• **WHAT YOU WILL DO**:
What is wanted is an exact restatement of the lines from the one with "make_switch()" through the one with "points = [vertex.co", both included, and of no other lines.

• **DATA EXTRACT**:
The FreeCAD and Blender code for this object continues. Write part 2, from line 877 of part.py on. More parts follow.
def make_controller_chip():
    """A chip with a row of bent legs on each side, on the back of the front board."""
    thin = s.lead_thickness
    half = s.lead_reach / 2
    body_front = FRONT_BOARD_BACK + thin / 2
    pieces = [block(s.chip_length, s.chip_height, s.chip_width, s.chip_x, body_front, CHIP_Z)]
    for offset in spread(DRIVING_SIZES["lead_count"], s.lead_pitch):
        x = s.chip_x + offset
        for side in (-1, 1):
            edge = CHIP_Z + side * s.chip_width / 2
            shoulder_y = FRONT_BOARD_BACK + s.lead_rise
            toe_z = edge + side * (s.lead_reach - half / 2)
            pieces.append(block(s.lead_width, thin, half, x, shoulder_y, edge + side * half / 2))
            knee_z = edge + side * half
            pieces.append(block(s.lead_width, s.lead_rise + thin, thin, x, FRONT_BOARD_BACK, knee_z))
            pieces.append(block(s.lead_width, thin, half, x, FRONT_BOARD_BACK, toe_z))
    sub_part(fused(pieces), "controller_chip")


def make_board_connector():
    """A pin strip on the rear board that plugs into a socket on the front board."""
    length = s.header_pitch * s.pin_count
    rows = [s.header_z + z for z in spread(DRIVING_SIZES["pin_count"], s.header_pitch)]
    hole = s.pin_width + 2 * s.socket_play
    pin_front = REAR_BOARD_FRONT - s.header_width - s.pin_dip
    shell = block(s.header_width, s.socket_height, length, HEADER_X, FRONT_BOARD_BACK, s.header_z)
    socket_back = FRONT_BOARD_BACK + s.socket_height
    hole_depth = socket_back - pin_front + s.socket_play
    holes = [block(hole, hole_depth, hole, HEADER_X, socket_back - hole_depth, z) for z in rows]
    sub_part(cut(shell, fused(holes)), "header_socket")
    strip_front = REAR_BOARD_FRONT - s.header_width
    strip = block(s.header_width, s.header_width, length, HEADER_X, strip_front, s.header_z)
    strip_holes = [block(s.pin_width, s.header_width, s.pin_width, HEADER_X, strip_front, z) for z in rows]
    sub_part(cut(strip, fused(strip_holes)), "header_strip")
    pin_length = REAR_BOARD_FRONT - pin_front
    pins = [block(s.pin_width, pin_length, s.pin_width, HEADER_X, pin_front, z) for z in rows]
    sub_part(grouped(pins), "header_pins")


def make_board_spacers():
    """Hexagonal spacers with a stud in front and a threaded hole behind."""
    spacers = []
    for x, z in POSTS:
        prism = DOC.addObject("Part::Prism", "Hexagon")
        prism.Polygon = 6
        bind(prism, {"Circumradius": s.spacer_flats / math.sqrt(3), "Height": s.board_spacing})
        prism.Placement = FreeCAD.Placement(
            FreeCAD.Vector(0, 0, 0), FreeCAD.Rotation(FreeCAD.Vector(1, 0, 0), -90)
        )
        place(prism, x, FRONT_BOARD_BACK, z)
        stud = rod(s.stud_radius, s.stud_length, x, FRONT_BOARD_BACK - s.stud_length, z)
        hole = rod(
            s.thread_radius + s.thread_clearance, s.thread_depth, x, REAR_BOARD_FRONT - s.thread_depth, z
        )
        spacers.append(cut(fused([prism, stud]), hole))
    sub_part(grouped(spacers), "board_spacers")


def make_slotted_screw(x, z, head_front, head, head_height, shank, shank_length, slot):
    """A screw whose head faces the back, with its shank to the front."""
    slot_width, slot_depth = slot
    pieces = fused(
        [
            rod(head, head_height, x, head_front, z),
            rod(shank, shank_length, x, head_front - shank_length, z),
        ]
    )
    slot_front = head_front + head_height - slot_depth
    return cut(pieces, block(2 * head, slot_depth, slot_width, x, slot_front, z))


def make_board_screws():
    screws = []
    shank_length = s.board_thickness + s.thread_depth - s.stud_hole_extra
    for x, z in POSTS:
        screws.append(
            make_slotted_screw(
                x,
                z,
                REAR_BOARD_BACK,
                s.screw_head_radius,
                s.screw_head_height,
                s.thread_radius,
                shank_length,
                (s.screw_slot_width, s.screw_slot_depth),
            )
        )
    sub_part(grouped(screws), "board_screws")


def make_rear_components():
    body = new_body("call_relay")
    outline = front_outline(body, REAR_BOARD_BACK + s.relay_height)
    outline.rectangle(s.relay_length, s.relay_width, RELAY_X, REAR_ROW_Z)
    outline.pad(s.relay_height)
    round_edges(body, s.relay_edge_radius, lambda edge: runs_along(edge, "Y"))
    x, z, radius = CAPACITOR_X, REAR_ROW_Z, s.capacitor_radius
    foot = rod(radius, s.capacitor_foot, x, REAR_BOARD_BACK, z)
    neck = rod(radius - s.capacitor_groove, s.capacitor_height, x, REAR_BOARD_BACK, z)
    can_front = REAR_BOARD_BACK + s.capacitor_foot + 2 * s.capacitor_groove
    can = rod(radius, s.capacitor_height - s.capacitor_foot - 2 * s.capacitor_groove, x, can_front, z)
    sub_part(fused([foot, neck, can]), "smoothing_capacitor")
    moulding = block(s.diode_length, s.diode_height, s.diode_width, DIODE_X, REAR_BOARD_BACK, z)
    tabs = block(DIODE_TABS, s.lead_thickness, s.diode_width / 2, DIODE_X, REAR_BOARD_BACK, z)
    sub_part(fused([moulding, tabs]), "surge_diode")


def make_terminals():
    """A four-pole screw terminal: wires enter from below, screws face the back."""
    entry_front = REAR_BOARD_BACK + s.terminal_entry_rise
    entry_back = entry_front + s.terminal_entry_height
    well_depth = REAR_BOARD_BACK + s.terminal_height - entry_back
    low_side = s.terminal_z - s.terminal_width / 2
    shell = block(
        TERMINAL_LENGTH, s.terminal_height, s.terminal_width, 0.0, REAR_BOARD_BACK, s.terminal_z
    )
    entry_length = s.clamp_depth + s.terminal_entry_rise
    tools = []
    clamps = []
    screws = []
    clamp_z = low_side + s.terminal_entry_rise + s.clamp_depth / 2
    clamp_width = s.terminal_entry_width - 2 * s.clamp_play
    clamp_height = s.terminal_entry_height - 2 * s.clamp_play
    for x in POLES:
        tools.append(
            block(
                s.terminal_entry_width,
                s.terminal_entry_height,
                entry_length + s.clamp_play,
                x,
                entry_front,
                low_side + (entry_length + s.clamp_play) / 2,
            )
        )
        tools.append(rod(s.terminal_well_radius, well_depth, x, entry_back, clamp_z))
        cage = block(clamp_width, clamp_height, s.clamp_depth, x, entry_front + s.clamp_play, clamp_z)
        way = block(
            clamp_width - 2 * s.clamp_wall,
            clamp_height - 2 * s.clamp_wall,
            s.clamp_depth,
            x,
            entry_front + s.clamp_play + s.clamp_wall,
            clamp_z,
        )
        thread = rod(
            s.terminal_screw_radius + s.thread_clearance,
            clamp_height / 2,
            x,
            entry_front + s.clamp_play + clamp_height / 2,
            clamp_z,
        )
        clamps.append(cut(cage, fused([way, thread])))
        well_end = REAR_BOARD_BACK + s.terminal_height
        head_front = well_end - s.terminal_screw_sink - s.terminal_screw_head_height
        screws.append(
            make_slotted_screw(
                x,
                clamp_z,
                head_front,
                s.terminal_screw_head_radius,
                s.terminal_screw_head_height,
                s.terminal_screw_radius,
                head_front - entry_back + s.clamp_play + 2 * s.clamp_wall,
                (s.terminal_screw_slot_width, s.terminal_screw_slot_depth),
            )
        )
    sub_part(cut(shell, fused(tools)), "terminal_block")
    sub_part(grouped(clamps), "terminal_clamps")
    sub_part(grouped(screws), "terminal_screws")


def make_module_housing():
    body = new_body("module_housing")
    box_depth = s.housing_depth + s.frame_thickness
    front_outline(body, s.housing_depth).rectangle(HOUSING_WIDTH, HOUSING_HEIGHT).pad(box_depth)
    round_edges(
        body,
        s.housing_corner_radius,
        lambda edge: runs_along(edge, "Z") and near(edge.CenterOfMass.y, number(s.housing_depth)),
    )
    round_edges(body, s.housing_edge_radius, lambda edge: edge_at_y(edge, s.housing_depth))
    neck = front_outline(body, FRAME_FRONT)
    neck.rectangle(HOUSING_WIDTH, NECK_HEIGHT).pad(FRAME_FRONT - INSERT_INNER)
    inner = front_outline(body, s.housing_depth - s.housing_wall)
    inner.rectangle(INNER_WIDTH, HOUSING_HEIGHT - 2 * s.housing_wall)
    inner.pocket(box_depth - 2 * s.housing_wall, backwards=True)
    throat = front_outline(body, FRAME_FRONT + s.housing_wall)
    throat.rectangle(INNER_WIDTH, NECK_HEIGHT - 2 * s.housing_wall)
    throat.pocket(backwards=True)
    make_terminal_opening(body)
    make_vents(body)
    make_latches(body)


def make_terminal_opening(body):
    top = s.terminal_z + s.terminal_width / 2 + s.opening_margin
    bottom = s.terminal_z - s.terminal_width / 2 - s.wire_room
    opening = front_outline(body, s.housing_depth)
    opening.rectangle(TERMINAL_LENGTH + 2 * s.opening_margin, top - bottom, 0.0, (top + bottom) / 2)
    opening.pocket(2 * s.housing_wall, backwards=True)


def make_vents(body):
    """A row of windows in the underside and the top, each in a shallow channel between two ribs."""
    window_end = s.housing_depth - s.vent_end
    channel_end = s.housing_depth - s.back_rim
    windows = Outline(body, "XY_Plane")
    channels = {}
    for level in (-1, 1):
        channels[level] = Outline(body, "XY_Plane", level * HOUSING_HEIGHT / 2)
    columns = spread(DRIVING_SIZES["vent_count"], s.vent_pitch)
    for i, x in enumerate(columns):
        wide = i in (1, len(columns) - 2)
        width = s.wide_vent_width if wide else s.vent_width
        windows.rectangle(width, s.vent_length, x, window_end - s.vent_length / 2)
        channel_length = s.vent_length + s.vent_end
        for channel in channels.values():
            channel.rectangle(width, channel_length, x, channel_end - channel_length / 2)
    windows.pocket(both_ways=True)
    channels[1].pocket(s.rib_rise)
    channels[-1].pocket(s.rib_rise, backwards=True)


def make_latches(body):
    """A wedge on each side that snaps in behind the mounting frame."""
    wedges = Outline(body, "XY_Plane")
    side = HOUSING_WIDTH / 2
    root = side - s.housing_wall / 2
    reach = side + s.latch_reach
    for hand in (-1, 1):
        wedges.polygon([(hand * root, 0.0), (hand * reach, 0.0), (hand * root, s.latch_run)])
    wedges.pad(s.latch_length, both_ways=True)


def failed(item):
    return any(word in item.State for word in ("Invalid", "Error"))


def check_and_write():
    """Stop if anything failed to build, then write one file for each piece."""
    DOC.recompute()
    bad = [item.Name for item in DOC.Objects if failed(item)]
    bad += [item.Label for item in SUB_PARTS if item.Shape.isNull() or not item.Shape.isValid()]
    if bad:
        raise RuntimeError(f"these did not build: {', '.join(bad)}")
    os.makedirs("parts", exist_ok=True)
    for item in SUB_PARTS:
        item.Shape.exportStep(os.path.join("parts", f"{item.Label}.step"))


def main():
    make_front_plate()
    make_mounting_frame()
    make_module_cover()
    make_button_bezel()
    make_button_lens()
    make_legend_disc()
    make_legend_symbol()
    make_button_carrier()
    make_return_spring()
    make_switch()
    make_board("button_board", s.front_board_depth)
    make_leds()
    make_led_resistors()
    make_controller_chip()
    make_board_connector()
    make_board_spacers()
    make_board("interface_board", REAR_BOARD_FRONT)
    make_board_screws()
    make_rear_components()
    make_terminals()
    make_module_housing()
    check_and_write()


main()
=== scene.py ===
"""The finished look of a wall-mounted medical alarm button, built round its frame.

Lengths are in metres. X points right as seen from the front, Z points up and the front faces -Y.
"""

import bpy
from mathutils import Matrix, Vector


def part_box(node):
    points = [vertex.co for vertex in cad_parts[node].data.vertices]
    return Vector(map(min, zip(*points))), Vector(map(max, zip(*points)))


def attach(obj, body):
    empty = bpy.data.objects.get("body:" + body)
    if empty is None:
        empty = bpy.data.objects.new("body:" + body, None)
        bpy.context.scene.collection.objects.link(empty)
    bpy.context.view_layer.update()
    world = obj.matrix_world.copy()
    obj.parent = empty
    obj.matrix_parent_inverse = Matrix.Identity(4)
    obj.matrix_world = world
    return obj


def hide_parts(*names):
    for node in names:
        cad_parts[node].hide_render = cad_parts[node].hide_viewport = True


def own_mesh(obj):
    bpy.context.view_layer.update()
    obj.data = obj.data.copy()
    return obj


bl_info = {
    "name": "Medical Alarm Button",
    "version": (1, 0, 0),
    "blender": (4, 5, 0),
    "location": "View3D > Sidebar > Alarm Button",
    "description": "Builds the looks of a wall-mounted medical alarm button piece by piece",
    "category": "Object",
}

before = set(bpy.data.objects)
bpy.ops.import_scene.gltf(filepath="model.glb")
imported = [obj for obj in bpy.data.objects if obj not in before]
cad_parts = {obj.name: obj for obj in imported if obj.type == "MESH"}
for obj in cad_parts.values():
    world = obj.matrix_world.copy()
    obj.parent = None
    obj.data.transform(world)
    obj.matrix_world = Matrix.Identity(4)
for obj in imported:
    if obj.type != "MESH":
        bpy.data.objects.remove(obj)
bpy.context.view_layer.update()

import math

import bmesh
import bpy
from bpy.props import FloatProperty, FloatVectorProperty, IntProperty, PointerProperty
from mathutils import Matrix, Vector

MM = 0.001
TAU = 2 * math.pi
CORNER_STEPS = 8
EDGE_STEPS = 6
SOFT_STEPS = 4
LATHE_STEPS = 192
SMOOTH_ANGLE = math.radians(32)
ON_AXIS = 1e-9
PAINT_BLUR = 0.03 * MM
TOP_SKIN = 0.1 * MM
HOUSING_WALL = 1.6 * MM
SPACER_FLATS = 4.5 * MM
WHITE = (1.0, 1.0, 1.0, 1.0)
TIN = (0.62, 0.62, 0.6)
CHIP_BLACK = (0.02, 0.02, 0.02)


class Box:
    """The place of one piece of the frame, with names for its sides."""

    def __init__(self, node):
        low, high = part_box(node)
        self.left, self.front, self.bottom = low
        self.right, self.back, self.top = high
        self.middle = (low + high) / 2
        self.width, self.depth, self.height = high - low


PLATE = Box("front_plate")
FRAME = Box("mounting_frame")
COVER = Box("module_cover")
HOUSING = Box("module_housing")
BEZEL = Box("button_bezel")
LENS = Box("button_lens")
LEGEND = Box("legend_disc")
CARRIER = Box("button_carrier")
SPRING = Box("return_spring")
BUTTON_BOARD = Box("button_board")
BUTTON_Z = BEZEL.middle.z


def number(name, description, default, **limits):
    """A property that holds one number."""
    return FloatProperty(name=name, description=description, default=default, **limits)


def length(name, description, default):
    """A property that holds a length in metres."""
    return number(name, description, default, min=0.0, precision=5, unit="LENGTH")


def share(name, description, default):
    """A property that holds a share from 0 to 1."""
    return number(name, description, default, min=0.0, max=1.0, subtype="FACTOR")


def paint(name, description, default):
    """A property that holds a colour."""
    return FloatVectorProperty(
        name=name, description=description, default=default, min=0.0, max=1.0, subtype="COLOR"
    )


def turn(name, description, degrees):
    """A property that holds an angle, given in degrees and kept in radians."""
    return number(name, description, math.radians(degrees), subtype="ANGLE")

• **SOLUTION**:
    make_switch()
    make_board("button_board", s.front_board_depth)
    make_leds()
    make_led_resistors()
    make_controller_chip()
    make_board_connector()
    make_board_spacers()
    make_board("interface_board", REAR_BOARD_FRONT)
    make_board_screws()
    make_rear_components()
    make_terminals()
    make_module_housing()
    check_and_write()


main()
=== scene.py ===
"""The finished look of a wall-mounted medical alarm button, built round its frame.

Lengths are in metres. X points right as seen from the front, Z points up and the front faces -Y.
"""

import bpy
from mathutils import Matrix, Vector


def part_box(node):
    points = [vertex.co for vertex in cad_parts[node].data.vertices]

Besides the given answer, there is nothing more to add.